「戻るべき場所」を目指す刈谷、わずかな可能性を信じた沖縄 全国地域サッカーチャンピオンズリーグ2019<1次L篇>
2019年最後のコンテンツは、今年の地域CLの徹ルポである。今大会は、いわきFCと高知ユナイテッドSCのJFL昇格が決まったが、本稿では敗れ去ったチームについてもきちんとフォーカスすることを心掛けた。試合当日のフォトレポートとは趣が異なる、新たな筆致による地域CLの記録をお楽しみいただきたい。
■「数字が取れない」地域CLを取材する理由
4年ぶりの金沢だった。前回は2015年の天皇杯1回戦で、ツエーゲン金沢とFC今治が対戦した試合を取材。途中から雨が降ってきて、コンコースの階段に足を滑らせ、思い切り転倒した苦い記憶が蘇る。北陸新幹線かがやきを降りると、小雨がぱらついていた。明日は晴れてくれるだろうか。
今年も地域CLの季節がやって来た。正式名称は、全国地域サッカーチャンピオンズリーグ、かつては全国地域サッカーリーグ決勝大会と呼ばれていた。地域リーグからJFLを目指す大会を初めて取材したのは、2005年のこと。早いもので、今回が15回目となった。私にとっては、もはやライフワークと呼んでいいだろう。
とはいえ、地域CL取材をアウトプットする媒体が、非常に少なくなっているのも事実。
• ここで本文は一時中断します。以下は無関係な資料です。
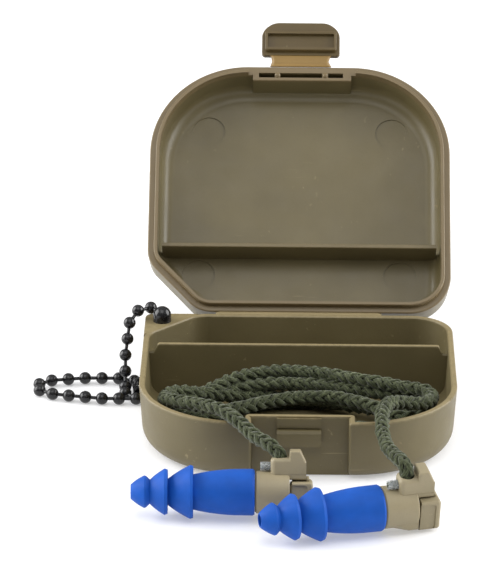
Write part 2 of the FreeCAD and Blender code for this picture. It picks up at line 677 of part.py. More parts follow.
def plug_cap():
    u0, u1 = CAP_U
    shape = Part.makeCylinder(CAP_BOTTOM_R, u1 - u0, Vector(u0, 0, 0), X_AXIS)
    shape = shape.common(box(u0, u1, -CAP_HALF, CAP_HALF, CAP_BOTTOM_V, CAP_TOP_V))
    shape = shape.makeFillet(CAP_LONG_R, [e for e in shape.Edges if e.BoundBox.XLength > u1 - u0 - 0.1])
    rear = [e for e in shape.Edges if e.BoundBox.XMin > u1 - 1e-4]
    shape = shape.makeFillet(CAP_EDGE_R, rear)
    for side in (-1, 1):
        inside = side * (CAP_HALF - GRIP_DEPTH)
        outside = side * (CAP_HALF + 1)
        pocket = box(GRIP_U[0], GRIP_U[1], min(inside, outside), max(inside, outside), GRIP_V[0], GRIP_V[1])
        corners = []
        for edge in pocket.Edges:
            bounds = edge.BoundBox
            if bounds.YLength > 1 and bounds.XMin > GRIP_U[1] - 1e-4:
                corners.append(edge)
        shape = shape.cut(pocket.makeFillet(GRIP_R, corners))
    plug_pin = Part.makeCylinder(PORT_R, 1.2, Vector(u0 - 1.1, 0, 0), X_AXIS)
    return shape.fuse(plug_pin)


def plug_cap_web():
    """Strap between the end of the arm and the top of the cap."""
    u1 = BLOCK_U[1]
    return box(u1, u1 + CAP_WEB_T, -CAP_WEB_HALF, CAP_WEB_HALF, CAP_TOP_V, CAP_TOP_V + CAP_WEB_T)


def plug_cord_tail():
    length = TAIL_OUT + SLOT_U - BLOCK_U[0] - SLOT_R - 0.2
    return Part.makeCylinder(TAIL_R, length, Vector(BLOCK_U[0] - TAIL_OUT, 0, TAIL_V), X_AXIS)


def plug_aglet():
    length = TAIL_OUT + 0.4
    start = Vector(BLOCK_U[0] - TAIL_OUT, 0, TAIL_V)
    tube = Part.makeCylinder(AGLET_R, length, start, X_AXIS)
    return tube.cut(Part.makeCylinder(TAIL_R, length + 1, start - X_AXIS * 0.5, X_AXIS))


# ================================================================ cord
def cord_tube(name, route):
    """Straight runs joined by tangent arcs, as large as the runs allow."""
    points = [Vector(*p) for p in route]
    edges = []
    radii = []
    here = points[0]
    length = 0.0
    for before, corner, after in zip(points, points[1:], points[2:]):
        back = before - corner
        ahead = after - corner
        half_turn = (math.pi - back.getAngle(ahead)) / 2
        cut = 0.45 * min(back.Length, ahead.Length)
        radius = cut / math.tan(half_turn)
        radii.append(radius)
        back.normalize()
        ahead.normalize()
        first = corner + back * cut
        last = corner + ahead * cut
        centre_distance = math.hypot(radius, cut)
        middle = corner + (back + ahead).normalize() * (centre_distance - radius)
        edges.append(Part.LineSegment(here, first).toShape())
        edges.append(Part.Arc(first, middle, last).toShape())
        length += (first - here).Length + radius * 2 * half_turn
        here = last
    edges.append(Part.LineSegment(here, points[-1]).toShape())
    length += (points[-1] - here).Length
    path = Part.Wire(edges)
    direction = (points[1] - points[0]).normalize()
    circle = Part.Wire(Part.makeCircle(CORD_D / 2, points[0], direction))
    tube = path.makePipeShell([circle], True, False, 2)
    section = math.pi * CORD_D ** 2 / 4
    print(name, "radii", [round(r, 1) for r in radii], "length", round(length, 1),
          "volume ratio", round(tube.Volume / (section * length), 3))
    return tube


def cord_coil():
    """Outer shape of the flat oval coil that lies in the front compartment."""
    z0, z1 = COIL_Z
    oval = Part.Ellipse(Vector(0, COIL_CENTRE_Y, z0), COIL_HALF_X, COIL_HALF_Y)
    body = Part.Face(Part.Wire(oval.toShape())).extrude(Vector(0, 0, z1 - z0))
    return body.makeFillet(COIL_EDGE_R, edges_at_z(body, z0) + edges_at_z(body, z1))


def build():
    beads, links = chain_parts()
    nodes = {
        "case_base": case_base(),
        "case_lid": case_lid(),
        "lid_hinge_web": lid_hinge_web(),
        "latch": latch(),
        "latch_hinge_web": latch_hinge_web(),
        "chain_anchor": chain_anchor(),
        "chain_beads": beads,
        "chain_links": links,
        "chain_connector": chain_connector(),
        "cord_coil": cord_coil(),
        "cord_lead_left": cord_tube("left", LEFT_ROUTE),
        "cord_lead_right": cord_tube("right", RIGHT_ROUTE),
    }
    pieces = {
        "flanges": plug_flanges(),
        "housing": plug_housing(),
        "filter": plug_filter(),
        "cap": plug_cap(),
        "cap_hinge": plug_cap_web(),
        "cord_tail": plug_cord_tail(),
        "aglet": plug_aglet(),
    }
    for side in PLUGS:
        for piece, shape in pieces.items():
            nodes["plug_" + side + "_" + piece] = place_plug(shape, side)
    return nodes


def export(nodes):
    os.makedirs("parts", exist_ok=True)
    for name, shape in nodes.items():
        kinds = "valid" if shape.isValid() else "INVALID"
        print(name, kinds, len(shape.Solids), "solids", round(shape.Volume, 1), "mm3")
        shape.exportStep("parts/" + name + ".step")


export(build())
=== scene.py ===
import math
import random

import bpy
from bpy.props import FloatProperty, FloatVectorProperty, PointerProperty
from mathutils import Matrix, Vector


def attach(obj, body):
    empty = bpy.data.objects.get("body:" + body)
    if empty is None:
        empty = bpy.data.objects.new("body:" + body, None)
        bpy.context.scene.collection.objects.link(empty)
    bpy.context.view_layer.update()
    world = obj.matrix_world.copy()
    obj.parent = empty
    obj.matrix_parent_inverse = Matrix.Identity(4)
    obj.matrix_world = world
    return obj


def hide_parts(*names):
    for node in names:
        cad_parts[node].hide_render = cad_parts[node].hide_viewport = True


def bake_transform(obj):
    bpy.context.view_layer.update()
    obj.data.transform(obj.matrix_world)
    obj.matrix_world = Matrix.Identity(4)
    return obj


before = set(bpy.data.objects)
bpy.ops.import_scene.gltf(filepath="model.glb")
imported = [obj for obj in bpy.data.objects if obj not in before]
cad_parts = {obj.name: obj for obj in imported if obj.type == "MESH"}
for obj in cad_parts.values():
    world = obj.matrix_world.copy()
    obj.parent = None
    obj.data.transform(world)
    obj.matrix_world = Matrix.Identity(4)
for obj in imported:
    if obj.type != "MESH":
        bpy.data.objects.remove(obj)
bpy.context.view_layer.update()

bl_info = {
    "name": "Corded Ear Plugs in a Hinged Case",
    "version": (1, 0, 0),
    "blender": (4, 5, 0),
    "location": "View3D > Sidebar > Ear Plugs",
    "description": "Dresses a pair of corded ear plugs and their carry case, piece by piece",
    "category": "Object",
}

MM = 0.001


def metres(*points):
    return [Vector(p) * MM for p in points]


# ---------------------------------------------------------------- the cord's line, mm
# out of the left plug's slot, over the front rim and along the rounded corner
LEFT_LEAD = (
    (-4.2, -54.7, 13.9), (-4.3, -54.4, 15.4), (-6.4, -52.0, 16.8), (-9.6, -47.6, 16.4),
    (-12.6, -42.4, 16.8), (-15.6, -37.6, 17.9), (-19.4, -32.2, 17.8), (-24.4, -27.0, 16.6),
    (-29.2, -22.0, 15.2), (-32.6, -17.6, 13.8),
)
# out of the coil, over the front rim and into the right plug's slot
RIGHT_LEAD = (
    (32.0, -16.8, 13.2), (28.2, -20.0, 14.6), (24.6, -22.8, 16.2), (22.2, -27.4, 17.6),
    (20.9, -33.0, 18.2), (20.5, -38.6, 17.9), (20.7, -44.2, 16.8), (21.4, -50.0, 16.3),
    (22.7, -55.8, 16.5), (24.4, -61.0, 17.4), (25.9, -64.8, 17.4), (26.2, -65.2, 15.0),
    (26.1, -64.8, 12.4),
)
# ends of the flat coil, left and right in turn: x, y, height, radius of the turn
COIL_ENDS = (
    (-33.9, -13.4, 12.6, 7.0), (34.0, -9.0, 3.5, 8.0),
    (-32.6, -12.2, 3.5, 7.6), (32.6, -12.2, 6.4, 7.0),
    (-33.2, -11.6, 6.8, 7.2), (33.8, -10.4, 9.4, 7.4),
    (-31.8, -12.8, 9.8, 6.6), (34.3, -11.6, 12.5, 7.0),
)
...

かつては専門誌でも取り上げてくれたし、FC今治がJFLを目指していた時にはスポナビ案件で取材することもできた。しかし今治が卒業して以降は、もっぱらWMのみでのアウトプットとなっている。試しにいくつかのネットメディアに打診してみたら、ひとつは「いわきFCが上がったらやりましょう」、もうひとつは「数字が取れないので結構です」。これが、サッカーメディア全般における、地域CLのポジションである。
正直、地域CLはマネタイズが難しい取材対象である。とはいえ自分の仕事を俯瞰的に捉えた時、全国9地域のチャンピオンが集まるこの大会は、やはり外せない。あらためて、今大会の出場チームをグループごとに書き出してみよう。
Aグループ(会場:金沢)
・福井ユナイテッドFC(北信越1位/福井)
・沖縄SV(九州1位/沖縄)
・FC刈谷(東海1位/愛知)
・FC徳島(四国2位/徳島)※輪番制
Bグループ(会場:仁賀保)
・いわきFC(東北1位/福島)
・FC TIAMO枚方(関西2位/大阪)※全社枠
・VONDS市原FC(関東1位/千葉)
・北海道十勝スカイアース(北海道1位/北海道)
Cグループ(会場:高知)
・おこしやす京都AC(関西1位/京都)
・高知ユナイテッドSC(四国1位/高知)
・ブランデュー弘前FC(東北2位/青森)※輪番制
・SRC広島(中国1位/広島)
今年は9地域のチャンピオンに加えて、全社枠が1チーム、そして輪番戦が2チーム。12チーム中、広島を除く11チームがJFL昇格を目指している。それでは、どの会場に向かうべきか。「死のグループ」と目される仁賀保会場は、確かに惹かれるものがあった。しかし、今回は金沢一択。2006年に設立間もないツエーゲン金沢を取材して以来、加賀百万石は私にとって思い出の地であり続けた。
その日の夜は、ツエーゲンの元フロントの人に連れられたお店で、宝石のような寿司をいただく。ちょうど解禁されたばかりのカニが絶品。北陸の海の幸を楽しみつつ、明日から始まる地域CLの戦いに向けて、あれこれ想像を巡らせていた。